Diversity, I feel, is a harder concept to understand.  My student, based on our entire conversation, seems to view diversity as more of an ethnic thing.  For example, it seems as though he believes that places such as New York City are what will help us best represent diversity.  In many ways, he is right.  Diversity is very visible in a place such as New York City.  However, I feel that diversity is also something that cannot be seen by the eye alone.  It is something that is present in a town of all white, Christian people.  There is gender diversity, religious diversity, economic and educational diversity; the list goes on. 

I feel that when combining all of the answers of those I chose to interview, no aspects of diversity and culture that we studied over the last few weeks have been omitted.  There was mention of family culture and group culture, which I feel includes dominant culture.  In addition, the definitions of diversity also were inclusive of all that we have discussed and read about; including both diversity that is easily seen and aspects of diversity that are invisible to the naked eye. 

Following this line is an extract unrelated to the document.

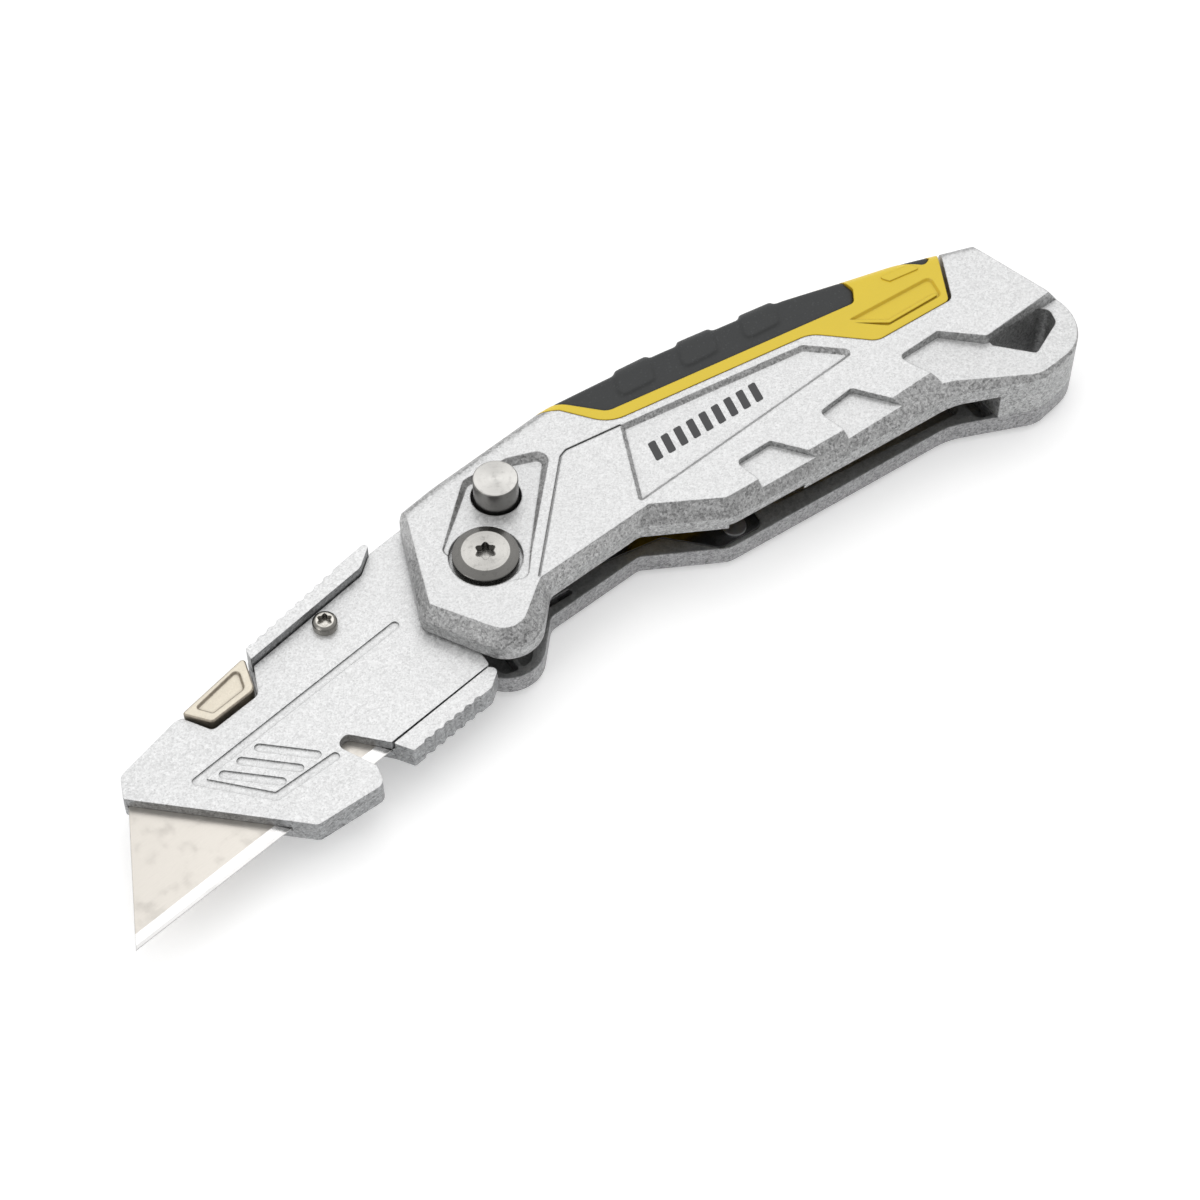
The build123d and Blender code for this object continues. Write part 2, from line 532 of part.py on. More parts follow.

                It has been interesting to hear of other people’s interpretations of culture and diversity.  I tried to choose a diverse population of people in my life in order to gain a broader perspective.  I believe that it emulates our diversity by the variety of responses that each person gave.  Each response is also reflective on whom that person is, their education, profession, and how they were raised.  Their definitions have not influenced my own.  I feel that the ways in which we interpret diversity and culture simply add to our unique culture and diversity.  I am interested to see what others have come to find through asking these questions to the people in their lives.    

Saturday, January 14, 2012

My Family Culture

A major catastrophe has almost completely devastated the infrastructure of your country. The emergency government has decided that the surviving citizens will be best served if they are evacuated to other countries willing to take refugees. You and your immediate family are among the survivors of this catastrophic event. However, you have absolutely no input into the final destination or in any other evacuation details. You are told that your host country’s culture is completely different from your own, and that you might have to stay there permanently. You are further told that, in addition to one change of clothes, you can only take 3 small items with you. You decide to take three items that you hold dear and that represent your family culture.

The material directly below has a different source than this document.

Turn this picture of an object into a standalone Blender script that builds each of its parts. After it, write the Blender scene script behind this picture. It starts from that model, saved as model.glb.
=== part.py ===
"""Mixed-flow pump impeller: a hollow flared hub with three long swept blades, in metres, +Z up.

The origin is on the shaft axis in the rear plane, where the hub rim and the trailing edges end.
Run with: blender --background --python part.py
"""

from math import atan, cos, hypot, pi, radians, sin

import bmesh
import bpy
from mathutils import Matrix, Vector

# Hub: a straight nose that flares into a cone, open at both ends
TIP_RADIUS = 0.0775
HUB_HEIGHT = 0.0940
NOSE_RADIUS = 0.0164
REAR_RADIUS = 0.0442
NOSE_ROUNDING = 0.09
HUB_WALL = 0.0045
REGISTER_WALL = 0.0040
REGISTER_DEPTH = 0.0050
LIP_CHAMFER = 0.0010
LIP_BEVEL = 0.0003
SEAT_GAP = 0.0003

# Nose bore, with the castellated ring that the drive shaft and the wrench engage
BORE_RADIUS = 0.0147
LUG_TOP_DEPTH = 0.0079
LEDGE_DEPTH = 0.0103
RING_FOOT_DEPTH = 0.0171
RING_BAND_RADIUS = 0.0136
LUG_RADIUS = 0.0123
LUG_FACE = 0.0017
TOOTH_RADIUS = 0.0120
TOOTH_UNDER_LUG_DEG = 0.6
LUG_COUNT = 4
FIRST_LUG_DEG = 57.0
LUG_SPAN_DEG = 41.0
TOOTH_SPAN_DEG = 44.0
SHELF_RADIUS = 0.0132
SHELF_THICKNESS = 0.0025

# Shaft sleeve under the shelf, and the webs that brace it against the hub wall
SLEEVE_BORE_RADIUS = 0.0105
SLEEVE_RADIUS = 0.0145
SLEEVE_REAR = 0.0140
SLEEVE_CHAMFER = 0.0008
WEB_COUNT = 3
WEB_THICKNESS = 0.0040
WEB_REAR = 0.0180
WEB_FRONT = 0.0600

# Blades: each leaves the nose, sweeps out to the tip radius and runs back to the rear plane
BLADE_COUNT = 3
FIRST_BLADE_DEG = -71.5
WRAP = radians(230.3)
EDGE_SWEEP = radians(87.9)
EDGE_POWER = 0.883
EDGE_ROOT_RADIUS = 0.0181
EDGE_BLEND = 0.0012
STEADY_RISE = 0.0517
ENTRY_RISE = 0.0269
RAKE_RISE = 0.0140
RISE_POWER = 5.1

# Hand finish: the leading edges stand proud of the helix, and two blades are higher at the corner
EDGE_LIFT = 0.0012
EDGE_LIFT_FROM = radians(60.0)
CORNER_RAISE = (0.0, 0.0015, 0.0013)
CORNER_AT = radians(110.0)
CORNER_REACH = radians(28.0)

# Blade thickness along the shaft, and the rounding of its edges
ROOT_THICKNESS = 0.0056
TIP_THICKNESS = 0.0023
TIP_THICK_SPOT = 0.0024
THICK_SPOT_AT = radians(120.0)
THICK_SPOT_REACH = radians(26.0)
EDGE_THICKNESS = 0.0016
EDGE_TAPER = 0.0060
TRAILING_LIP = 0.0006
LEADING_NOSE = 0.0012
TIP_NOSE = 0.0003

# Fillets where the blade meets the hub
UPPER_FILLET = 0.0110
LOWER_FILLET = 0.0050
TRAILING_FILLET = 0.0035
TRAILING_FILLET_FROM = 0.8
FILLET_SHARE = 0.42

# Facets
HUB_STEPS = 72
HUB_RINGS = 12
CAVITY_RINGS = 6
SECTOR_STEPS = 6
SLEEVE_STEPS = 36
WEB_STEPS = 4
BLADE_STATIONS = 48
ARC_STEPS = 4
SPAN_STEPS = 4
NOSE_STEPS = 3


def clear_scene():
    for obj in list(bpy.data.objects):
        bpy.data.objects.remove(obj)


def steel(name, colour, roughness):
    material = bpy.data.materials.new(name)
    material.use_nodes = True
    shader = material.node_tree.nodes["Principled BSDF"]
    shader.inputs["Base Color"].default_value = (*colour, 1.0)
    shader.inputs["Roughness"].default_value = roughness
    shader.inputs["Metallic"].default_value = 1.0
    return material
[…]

If I had to leave my country and culture to go to a place very different from “home,” I would want to have a few things with me that reminded me of where I was raised and who I am.  After much thought about my family culture and social identity, and what I would want to take with me, I have chosen three items that I would not leave behind.   I would take a small photo album of family Christmas parties that my grandmother keeps with pictures of my entire extended family throughout the years; my stuffed animal that my parents gave me when I was four and had my tonsils out; and a cd of my father singing and playing guitar.

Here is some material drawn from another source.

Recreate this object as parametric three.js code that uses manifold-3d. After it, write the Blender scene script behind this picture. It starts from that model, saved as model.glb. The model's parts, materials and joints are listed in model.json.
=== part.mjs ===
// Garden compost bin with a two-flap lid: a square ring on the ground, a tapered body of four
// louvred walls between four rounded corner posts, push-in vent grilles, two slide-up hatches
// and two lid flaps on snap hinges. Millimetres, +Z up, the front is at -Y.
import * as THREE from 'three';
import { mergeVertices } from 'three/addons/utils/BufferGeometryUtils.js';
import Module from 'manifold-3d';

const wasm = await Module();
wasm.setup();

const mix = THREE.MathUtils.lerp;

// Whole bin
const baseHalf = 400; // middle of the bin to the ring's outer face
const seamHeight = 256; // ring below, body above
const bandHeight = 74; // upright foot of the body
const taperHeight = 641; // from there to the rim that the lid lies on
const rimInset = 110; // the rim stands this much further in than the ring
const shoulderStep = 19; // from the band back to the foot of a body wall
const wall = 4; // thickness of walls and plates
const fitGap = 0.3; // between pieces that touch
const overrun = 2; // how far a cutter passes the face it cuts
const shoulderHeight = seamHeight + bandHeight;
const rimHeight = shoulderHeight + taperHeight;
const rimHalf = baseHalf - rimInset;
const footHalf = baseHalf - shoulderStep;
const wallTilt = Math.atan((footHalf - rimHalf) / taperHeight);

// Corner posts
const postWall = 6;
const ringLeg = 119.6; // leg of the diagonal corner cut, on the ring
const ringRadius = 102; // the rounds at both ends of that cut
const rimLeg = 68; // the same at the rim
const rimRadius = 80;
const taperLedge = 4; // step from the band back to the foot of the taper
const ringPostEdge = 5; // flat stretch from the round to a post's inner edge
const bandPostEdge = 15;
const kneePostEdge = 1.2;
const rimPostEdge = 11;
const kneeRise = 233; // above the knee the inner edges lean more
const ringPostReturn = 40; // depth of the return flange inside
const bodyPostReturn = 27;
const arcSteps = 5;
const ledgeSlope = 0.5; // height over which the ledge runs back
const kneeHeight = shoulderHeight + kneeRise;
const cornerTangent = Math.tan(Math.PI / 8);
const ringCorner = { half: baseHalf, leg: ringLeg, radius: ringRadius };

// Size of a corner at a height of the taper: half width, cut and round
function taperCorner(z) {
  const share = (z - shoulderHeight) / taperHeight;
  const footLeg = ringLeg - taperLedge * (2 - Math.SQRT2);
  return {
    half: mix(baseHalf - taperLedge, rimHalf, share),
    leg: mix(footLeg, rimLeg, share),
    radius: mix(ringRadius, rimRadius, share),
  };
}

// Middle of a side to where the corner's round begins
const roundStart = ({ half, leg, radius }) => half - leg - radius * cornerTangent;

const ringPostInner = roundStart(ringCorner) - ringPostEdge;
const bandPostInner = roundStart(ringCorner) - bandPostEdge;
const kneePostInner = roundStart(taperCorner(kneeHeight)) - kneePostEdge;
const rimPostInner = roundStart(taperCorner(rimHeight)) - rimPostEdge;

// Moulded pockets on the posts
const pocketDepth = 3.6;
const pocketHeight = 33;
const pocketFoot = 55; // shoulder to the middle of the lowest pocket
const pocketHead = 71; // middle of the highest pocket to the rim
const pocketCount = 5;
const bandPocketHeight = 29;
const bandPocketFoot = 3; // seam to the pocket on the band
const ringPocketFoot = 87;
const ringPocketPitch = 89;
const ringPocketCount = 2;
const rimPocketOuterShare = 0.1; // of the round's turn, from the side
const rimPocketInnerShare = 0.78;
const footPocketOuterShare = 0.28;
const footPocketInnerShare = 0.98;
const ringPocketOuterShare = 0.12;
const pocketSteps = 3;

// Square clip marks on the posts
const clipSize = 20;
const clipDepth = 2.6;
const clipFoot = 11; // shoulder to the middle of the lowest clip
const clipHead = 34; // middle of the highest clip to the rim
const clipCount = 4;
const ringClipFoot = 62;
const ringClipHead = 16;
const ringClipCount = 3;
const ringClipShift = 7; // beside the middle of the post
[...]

Christmas, in my family, is a big event.  Yes, there are presents, (and a lot of them in my crazy family), and there’s traveling and headaches.  But, every year when my entire family sits down to eat, all of that goes away.  It’s always been the one day of the year when everyone is smiling, telling stories, and sharing time together.  All of my favorite memories of my extended family during my childhood are at Christmastime.  I would want to keep those with me to remind me of the warmth we all share when we’re all together, and how lucky I have been to share so many holidays with the people I love. 

The second item I would be bringing is my stuffed beagle that my parents bought for me when I was four and had my tonsils out.  I had such a strong attachment to it as a child that my mother used to buy him t-shirts when we went on vacation and for Christmas every year.  I would want to bring it with me because it’s been a part of every big moment of my life.  As a child, I held it every time I cried and each time that I was sick.  It went on vacations with us and was in my purse when I went off to college.  It’s comforted me through lonely days and always makes me think of home.  It may just seem like a material item to many, but when I look at it, I see my life go by in moments. 

Lastly, I would want to bring a cd of my father playing the guitar and singing.  Every favorite memory I have with my immediate family revolves around my father’s guitar.  As a child, we would take out dress up clothes and my dad would sing silly songs while my mother, sister, and I would dress up and dance around the living room.  During family parties, my father would take out his guitar and people would crowd around and sing along with my family.  My father and I would sing in talent shows and Christmas pageants.  When I was 17, he taught me to play and encouraged me to perform.  In college, we would perform at a local open-mic together and my mother and sister would come watch; our biggest fans.  During that time, I would fall asleep to the sound of my dad playing Beatles songs over and over again in the room next to mine.  I have memories of my mom and dad singing to one another, and memories of my sister and I “tiptoeing through tulips” around the kitchen table.  Those are memories that represent my family culture to me in the fullest, and ones I hope I never have to lose. 

If upon arrival, I was told I could only keep one of the items I brought with me, it would be difficult to separate myself from the others, but the choice would be clear; I would bring my father’s cd.  The memories that come along with the other items are beautiful and would be greatly missed, but the moments I shared with my family through music represent much more to me.  Much of our interfamily culture has revolved around music and performance.  I feel that the most difficult item to let go of, however, would be my stuffed animal.  Although it’s a material item, I feel that it carries much of my family and personal history and I would be very sad to part with it. 

After completing this assignment, I thought about my family culture, diversity, and/or cultural differences.  I have come to the conclusion that, although my family does not have very distinct cultural celebrations and differences, we have developed our own special culture as a family.  We have unique traditions and memories that I truly believe many people do not have in their life.  I’ve had many friends spend time with my family and marvel at the idea of a nuclear family that stays together and loves one another, even though we have all grown into such unique individuals.  It is not our ethnicity or differences that define a family culture, it’s the moments that we share together in happiness and laughter that make us special.  And every evening, even as an adult, that my father pulls out his guitar to play is a night that sticks in my memory and makes me feel closest to my family.